* THE TASK
Below this line is a set of entries; quote exactly the lines from the line that contains "bowl_body();" to the line that contains "obj.parent = empty", both lines included.

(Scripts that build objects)
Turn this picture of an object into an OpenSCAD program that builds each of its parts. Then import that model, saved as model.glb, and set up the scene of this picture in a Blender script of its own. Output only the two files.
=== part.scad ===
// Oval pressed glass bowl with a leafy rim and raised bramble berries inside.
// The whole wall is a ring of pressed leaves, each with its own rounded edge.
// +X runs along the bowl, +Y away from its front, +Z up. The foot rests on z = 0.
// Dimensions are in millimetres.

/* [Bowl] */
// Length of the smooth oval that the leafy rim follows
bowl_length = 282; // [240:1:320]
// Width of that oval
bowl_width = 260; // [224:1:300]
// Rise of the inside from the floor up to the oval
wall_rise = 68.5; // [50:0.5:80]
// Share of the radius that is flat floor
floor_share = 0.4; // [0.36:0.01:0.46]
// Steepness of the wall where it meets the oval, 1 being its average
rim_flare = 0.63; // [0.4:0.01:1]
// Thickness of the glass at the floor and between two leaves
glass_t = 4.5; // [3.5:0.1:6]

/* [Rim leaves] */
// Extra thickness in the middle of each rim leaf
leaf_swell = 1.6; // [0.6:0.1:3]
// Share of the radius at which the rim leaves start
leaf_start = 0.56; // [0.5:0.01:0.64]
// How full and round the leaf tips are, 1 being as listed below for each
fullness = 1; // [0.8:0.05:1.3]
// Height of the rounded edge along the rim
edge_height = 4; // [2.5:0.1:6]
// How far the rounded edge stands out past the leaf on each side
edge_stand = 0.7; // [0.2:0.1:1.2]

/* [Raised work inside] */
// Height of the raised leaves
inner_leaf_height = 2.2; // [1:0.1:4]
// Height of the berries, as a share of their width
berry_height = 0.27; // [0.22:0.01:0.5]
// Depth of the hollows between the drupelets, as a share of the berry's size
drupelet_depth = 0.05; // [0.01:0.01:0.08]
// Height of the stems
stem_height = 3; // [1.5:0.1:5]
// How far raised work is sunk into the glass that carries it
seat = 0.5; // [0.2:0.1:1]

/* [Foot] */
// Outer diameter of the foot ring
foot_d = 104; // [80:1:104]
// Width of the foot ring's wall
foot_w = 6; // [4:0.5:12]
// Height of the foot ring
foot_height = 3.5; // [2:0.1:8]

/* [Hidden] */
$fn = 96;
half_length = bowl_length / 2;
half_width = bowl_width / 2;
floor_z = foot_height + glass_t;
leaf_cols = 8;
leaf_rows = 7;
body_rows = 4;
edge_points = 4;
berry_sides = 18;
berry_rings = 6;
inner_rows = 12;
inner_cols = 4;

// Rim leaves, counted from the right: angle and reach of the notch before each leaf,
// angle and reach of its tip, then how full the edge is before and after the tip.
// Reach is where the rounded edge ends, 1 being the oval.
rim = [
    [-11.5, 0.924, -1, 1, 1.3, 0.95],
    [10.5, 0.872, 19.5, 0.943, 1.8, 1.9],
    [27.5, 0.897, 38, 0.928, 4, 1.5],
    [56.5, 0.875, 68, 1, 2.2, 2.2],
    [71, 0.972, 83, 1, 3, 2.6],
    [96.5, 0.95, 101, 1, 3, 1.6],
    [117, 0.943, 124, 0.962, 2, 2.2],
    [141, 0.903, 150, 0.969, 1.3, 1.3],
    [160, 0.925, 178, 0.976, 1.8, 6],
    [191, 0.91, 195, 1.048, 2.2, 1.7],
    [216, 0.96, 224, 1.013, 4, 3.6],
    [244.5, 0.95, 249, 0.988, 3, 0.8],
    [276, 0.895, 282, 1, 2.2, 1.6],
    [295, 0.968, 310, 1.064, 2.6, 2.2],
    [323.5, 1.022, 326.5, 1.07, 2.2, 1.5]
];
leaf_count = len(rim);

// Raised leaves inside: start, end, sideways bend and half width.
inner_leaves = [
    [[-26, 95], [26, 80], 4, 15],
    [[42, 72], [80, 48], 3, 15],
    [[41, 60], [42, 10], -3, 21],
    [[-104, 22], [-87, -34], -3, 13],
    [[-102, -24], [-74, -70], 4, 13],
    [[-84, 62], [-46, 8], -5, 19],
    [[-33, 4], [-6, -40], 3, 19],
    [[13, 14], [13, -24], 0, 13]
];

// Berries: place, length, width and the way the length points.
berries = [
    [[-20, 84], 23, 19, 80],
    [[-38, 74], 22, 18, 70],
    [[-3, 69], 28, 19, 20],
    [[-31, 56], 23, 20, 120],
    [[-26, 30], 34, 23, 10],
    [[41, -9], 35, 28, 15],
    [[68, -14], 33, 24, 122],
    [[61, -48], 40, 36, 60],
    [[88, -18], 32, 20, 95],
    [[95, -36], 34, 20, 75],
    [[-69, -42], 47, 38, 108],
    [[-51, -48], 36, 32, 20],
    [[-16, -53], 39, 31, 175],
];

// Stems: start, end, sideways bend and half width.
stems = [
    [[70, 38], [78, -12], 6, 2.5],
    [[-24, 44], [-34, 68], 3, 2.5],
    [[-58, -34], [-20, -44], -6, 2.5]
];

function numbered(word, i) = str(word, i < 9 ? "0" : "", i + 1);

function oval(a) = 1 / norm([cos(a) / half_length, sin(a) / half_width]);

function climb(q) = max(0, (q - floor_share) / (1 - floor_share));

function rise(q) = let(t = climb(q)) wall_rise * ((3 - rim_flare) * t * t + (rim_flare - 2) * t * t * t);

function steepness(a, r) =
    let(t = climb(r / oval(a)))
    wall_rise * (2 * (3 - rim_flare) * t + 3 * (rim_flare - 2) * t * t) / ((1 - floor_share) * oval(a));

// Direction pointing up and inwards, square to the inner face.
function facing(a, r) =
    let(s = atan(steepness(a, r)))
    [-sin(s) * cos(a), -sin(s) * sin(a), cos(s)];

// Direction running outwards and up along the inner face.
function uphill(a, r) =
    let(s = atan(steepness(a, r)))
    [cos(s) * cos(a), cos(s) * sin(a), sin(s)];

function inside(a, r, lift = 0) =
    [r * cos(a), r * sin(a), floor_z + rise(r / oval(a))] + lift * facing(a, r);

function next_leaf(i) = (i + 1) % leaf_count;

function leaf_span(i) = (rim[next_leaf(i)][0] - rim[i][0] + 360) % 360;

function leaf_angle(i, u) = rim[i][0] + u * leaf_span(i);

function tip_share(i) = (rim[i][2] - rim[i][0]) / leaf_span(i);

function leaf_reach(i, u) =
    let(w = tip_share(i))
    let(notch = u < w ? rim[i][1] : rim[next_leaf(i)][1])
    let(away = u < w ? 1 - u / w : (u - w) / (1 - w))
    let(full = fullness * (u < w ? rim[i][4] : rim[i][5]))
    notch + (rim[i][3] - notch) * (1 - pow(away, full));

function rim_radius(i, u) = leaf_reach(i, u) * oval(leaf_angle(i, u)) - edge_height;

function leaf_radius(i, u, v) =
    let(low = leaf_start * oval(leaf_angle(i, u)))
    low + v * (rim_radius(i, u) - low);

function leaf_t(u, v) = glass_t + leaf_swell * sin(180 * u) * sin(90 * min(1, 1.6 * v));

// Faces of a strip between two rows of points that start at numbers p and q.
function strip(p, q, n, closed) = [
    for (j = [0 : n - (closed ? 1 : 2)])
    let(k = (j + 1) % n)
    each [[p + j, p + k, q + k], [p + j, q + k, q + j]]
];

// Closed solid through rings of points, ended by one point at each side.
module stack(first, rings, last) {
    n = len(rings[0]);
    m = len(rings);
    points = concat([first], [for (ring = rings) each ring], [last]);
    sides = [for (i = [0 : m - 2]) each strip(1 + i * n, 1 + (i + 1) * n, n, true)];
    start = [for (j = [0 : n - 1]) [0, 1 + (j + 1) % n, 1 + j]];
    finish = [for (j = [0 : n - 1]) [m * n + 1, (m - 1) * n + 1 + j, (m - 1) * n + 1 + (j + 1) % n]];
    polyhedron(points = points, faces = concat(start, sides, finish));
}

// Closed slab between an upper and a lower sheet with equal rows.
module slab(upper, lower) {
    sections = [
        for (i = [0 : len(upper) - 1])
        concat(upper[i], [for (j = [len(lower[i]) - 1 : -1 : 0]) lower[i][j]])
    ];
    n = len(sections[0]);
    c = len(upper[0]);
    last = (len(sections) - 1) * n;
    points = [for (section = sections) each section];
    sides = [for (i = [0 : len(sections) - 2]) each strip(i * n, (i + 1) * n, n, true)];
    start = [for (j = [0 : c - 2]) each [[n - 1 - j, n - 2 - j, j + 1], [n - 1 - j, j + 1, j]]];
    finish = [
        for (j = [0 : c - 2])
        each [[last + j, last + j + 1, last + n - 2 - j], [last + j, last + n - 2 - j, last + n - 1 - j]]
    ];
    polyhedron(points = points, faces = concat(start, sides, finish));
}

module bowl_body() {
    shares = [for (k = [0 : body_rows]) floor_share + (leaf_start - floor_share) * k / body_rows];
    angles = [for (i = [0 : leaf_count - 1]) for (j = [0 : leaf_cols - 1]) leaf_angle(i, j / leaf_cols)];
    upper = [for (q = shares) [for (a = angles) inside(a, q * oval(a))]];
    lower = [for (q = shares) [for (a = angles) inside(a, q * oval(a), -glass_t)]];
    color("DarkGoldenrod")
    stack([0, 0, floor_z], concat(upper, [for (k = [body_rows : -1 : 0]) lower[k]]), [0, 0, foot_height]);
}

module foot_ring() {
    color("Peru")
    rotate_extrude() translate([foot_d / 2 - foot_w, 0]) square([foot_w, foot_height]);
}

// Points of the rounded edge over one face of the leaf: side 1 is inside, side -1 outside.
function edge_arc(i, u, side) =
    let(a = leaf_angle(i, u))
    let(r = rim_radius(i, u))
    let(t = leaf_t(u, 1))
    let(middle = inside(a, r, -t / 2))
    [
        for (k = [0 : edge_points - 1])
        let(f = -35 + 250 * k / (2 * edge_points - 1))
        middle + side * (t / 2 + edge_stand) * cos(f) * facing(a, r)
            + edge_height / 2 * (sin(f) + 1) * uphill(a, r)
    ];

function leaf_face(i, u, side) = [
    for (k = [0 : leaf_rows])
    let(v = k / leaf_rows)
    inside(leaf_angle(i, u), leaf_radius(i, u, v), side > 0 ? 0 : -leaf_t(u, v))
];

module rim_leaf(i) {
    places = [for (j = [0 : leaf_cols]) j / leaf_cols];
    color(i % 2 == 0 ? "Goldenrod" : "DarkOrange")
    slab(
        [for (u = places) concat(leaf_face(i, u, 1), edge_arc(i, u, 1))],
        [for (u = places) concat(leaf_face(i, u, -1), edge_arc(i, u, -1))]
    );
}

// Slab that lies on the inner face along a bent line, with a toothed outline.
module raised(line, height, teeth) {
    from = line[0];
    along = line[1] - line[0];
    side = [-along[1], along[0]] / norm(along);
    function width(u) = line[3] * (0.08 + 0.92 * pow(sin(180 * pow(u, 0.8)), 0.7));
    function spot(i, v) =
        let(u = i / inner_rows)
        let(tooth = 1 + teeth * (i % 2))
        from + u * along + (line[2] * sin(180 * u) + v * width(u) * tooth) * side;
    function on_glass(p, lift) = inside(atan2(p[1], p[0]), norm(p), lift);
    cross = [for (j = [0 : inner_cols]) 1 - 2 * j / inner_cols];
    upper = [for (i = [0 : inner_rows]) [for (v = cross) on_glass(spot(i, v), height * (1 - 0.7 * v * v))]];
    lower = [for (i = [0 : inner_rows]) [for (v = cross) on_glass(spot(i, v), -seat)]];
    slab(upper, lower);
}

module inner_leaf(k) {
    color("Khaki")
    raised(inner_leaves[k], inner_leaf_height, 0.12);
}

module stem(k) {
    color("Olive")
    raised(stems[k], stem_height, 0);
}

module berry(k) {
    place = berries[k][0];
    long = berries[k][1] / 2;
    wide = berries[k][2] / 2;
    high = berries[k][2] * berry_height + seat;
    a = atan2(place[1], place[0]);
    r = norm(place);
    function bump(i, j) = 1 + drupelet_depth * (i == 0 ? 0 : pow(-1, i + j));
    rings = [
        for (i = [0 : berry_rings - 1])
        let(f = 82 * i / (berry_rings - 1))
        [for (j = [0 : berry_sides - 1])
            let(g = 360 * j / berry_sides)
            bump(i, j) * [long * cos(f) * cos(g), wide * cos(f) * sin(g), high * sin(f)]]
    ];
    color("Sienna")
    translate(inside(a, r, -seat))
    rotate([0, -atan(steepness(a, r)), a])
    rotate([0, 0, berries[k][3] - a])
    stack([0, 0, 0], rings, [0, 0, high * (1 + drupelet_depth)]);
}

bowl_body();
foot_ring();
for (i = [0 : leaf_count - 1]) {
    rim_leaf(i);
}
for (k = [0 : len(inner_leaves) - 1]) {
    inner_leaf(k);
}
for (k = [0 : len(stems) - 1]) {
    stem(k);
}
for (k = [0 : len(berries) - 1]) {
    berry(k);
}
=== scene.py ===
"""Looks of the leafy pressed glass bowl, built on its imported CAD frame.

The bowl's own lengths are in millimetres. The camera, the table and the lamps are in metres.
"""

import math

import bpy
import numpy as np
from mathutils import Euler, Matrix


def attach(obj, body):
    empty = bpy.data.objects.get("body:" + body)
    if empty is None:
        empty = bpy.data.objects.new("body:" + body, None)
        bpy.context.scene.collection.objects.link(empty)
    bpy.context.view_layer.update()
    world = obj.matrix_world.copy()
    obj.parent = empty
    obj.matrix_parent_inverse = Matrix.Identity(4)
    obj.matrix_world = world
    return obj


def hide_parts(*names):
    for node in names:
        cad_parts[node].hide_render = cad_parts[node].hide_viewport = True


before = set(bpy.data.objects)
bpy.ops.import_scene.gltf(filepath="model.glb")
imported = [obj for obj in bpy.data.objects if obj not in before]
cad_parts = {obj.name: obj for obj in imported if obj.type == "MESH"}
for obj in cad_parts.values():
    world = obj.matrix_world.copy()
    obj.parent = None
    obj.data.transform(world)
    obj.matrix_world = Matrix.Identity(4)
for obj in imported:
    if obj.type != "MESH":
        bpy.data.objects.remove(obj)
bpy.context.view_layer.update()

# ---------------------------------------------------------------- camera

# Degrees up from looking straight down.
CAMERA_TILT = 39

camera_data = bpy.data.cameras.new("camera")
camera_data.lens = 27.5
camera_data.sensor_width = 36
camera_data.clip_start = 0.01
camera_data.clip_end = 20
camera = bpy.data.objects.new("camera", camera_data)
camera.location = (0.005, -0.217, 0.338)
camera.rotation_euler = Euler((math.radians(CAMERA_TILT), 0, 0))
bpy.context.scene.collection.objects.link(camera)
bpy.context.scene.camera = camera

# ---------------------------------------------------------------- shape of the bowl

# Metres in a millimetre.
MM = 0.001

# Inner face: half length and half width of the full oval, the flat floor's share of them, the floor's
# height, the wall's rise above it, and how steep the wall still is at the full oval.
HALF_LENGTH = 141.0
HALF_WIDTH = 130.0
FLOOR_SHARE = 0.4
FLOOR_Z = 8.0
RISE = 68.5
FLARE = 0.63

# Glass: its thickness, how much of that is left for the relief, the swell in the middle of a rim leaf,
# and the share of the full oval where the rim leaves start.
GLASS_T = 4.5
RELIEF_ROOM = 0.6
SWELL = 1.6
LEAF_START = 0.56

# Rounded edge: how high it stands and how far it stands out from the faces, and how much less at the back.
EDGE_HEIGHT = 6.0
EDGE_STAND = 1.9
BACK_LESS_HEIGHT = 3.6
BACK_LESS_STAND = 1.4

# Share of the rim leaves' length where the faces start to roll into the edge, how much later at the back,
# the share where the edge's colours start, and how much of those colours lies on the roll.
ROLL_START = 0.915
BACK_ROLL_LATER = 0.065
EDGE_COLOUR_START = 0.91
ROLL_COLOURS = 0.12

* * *

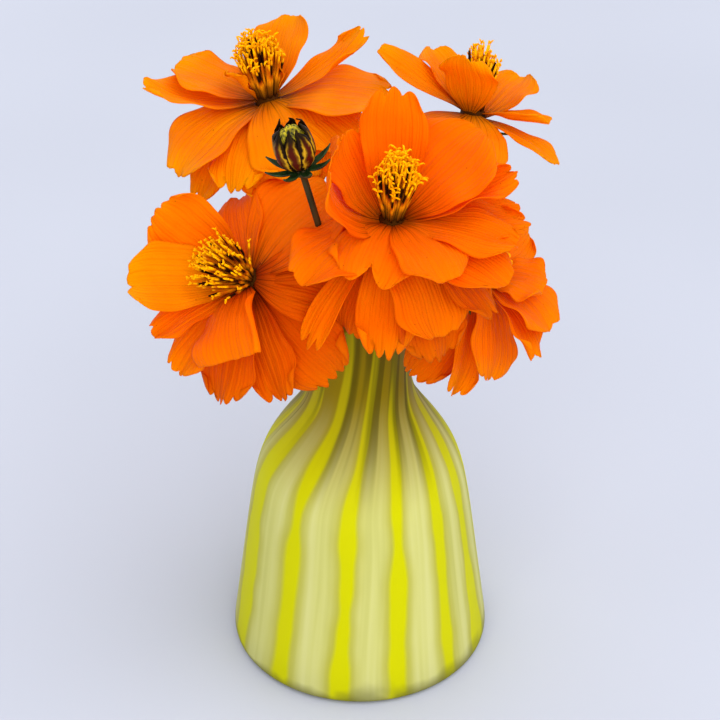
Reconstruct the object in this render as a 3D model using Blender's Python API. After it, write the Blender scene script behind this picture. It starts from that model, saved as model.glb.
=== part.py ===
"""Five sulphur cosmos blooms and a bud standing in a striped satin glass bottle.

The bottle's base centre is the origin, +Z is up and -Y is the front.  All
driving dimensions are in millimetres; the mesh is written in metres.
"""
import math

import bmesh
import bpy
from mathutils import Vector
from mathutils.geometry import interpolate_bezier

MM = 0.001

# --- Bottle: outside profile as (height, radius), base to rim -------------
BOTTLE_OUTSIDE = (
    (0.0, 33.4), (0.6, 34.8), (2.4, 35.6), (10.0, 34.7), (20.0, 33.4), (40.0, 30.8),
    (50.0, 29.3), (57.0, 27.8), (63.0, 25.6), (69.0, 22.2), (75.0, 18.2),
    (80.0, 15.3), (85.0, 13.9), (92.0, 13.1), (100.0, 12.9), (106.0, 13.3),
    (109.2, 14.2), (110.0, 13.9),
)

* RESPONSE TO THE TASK
bowl_body();
foot_ring();
for (i = [0 : leaf_count - 1]) {
    rim_leaf(i);
}
for (k = [0 : len(inner_leaves) - 1]) {
    inner_leaf(k);
}
for (k = [0 : len(stems) - 1]) {
    stem(k);
}
for (k = [0 : len(berries) - 1]) {
    berry(k);
}
=== scene.py ===
"""Looks of the leafy pressed glass bowl, built on its imported CAD frame.

The bowl's own lengths are in millimetres. The camera, the table and the lamps are in metres.
"""

import math

import bpy
import numpy as np
from mathutils import Euler, Matrix


def attach(obj, body):
    empty = bpy.data.objects.get("body:" + body)
    if empty is None:
        empty = bpy.data.objects.new("body:" + body, None)
        bpy.context.scene.collection.objects.link(empty)
    bpy.context.view_layer.update()
    world = obj.matrix_world.copy()
    obj.parent = empty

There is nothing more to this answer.